Last week, however, those rates spiked when not enough funds were available to satisfy demand. In keeping with demand for an asset and limited supply, the cost (interest rate) of the good (money) rose sharply for a brief time until the Fed stepped into provide liquidity.
This has generally occurred during periods of extreme demand for cash, such as the financial crisis, which is why it was seen as a problem at first glance. However, it appears a confluence of factors created a perfect storm for such an event, which may have been brewing for some time. One of these is the Fed’s paying of interest on excess reserves (‘IOER,’ a new policy after the financial crisis) which kept more funds in the Federal Reserve system. It also adjusted the size of the repo market, depending on where lending banks can earn a slightly higher rate, even by a few basis points.
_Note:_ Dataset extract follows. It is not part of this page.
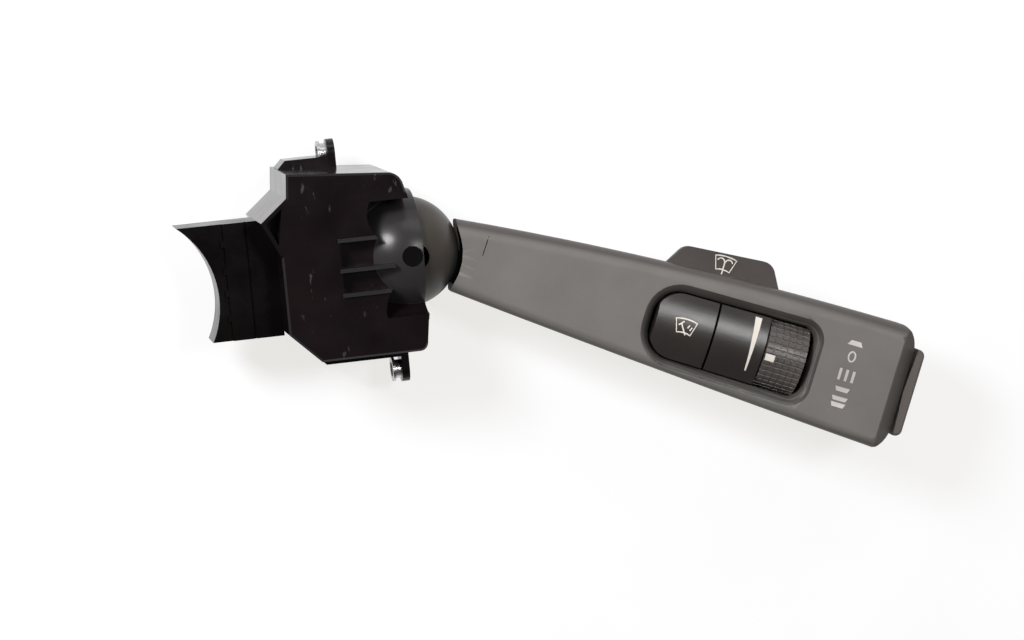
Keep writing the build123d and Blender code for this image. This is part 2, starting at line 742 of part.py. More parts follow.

Other factors may include the slow drain of liquidity by the Fed as quantitative easing was unwound, and a sharp increase in treasury issuance—which creates a mismatch between long-term maturities and short-term funding needs. More immediately, significant treasury bill settlements, adjustment of bank balance sheets for quarter-end, and quarterly corporate tax payments potentially added fuel to the fire, causing a cash crunch.
Many bond market professionals don’t see this is a watershed crisis event of any kind. The Fed didn’t address this in depth during last week’s press conference, but they may need to adjust the operations of this market a bit, such as providing more funding buffers to preserve repo market stability, in addition to lowering the IOER as they did last week from 2.1% to 1.8%, to incent banks to move more funds out into lending markets. Or, systematic changes may be required longer-term to prevent such ‘clogs,’ such as a standing overnight repo facility, like a credit line, which it has considered instigating in recent years.